Жизнь — так, как она есть, — не борьба между Плохим и Хорошим, но между Плохим и Ужасным. И человеческий выбор на сегодняшний день лежит не между Добром и Злом, а скорее между Злом и Ужасом. Человеческая задача сегодня сводится к тому, чтобы остаться добрым в царстве Зла, а не стать самому его, Зла, носителем.
… Говорить о жизни — все равно что кошке ловить свой хвост. Невыносимо трудно.
— Вы воспринимаете свою жизнь как единое целое или она все-таки делится на какие-то этапы?
— Вы знаете, не делится. Совсем. Либо потому, что она оказалась такой длинной, либо частей было столько, что их уже не упомнить все. Я даже не очень хорошо понимаю такую категорию, как «прошлое» и менее всего — «будущее». Скорее, это как бы некоторая категория «present continuous tense», как нас учили в школе по-английски. Настоящее продолженное время.
— Но почему нужно все время уходить?
— Это побег от предсказуемости, — ответил он. — Все меньше возможности принять определенную точку зрения, какую бы то ни было форму душевной или экзистенциальной рутины. — Он устало закрыл лицо руками, долго и сильно тер его. — Это в значительной мере связано с безнадежным ощущением, что ты никто, и должен сказать, такова особенность моего скромного «я». Так или иначе, я всегда это чувствовал. Более или менее принадлежишь жизни или смерти, но больше никому и ничему. — Он поднял взгляд и слабо улыбнулся. — К вам это не относится.

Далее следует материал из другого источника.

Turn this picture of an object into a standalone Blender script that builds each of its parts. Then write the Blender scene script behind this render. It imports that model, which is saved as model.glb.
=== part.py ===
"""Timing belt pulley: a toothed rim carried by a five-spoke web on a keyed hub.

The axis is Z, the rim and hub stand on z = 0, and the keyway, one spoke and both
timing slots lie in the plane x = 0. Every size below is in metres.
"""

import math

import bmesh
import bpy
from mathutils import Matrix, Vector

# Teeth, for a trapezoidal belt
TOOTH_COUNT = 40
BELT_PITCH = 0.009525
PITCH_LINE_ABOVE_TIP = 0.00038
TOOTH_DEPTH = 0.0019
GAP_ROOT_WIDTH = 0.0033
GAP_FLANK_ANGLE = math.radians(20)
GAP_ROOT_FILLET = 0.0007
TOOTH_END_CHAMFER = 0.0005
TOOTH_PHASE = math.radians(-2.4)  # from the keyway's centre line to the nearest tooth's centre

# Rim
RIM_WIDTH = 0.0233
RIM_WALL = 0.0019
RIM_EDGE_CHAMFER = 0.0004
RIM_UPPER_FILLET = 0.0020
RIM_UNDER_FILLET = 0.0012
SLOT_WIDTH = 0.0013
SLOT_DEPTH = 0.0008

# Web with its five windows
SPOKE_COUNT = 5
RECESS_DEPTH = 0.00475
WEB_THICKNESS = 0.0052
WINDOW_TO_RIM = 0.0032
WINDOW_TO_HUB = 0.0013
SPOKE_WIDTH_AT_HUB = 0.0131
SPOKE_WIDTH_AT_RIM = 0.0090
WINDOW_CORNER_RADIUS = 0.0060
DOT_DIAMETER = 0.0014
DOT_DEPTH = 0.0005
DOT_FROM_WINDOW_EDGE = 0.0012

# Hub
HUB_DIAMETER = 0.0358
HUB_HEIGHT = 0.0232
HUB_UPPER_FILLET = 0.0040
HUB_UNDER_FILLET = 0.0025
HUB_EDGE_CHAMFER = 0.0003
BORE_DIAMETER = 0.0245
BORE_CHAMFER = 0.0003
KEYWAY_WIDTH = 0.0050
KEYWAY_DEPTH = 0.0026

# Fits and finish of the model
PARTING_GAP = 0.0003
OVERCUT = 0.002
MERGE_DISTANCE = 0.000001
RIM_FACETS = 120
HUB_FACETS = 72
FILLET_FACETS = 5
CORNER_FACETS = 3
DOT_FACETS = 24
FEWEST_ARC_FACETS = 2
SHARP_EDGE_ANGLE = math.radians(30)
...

Я, может быть, в сильной степени живу своими старыми привязанностями, но для меня замечательным поэтом был и остается Евгений Рейн. Я у него многому научился. Один урок он мне преподал просто в разговоре. Он сказал: «Иосиф, — а мне было тогда двадцать лет, как раз тот период, о котором ты говорила, — в стихотворении должно быть больше существительных, чем прилагательных, даже чем глаголов. Стихотворение должно быть написано так, что, если ты на него положишь некую волшебную скатерть, которая убирает прилагательные и глаголы, а потом поднимешь ее, бумага все-таки будет еще черна, там останутся существительные: стол, стул, лошадь, собака, обои, кушетка…» Это, может быть, единственный или главный урок по части стихосложения, который я в своей жизни услышал.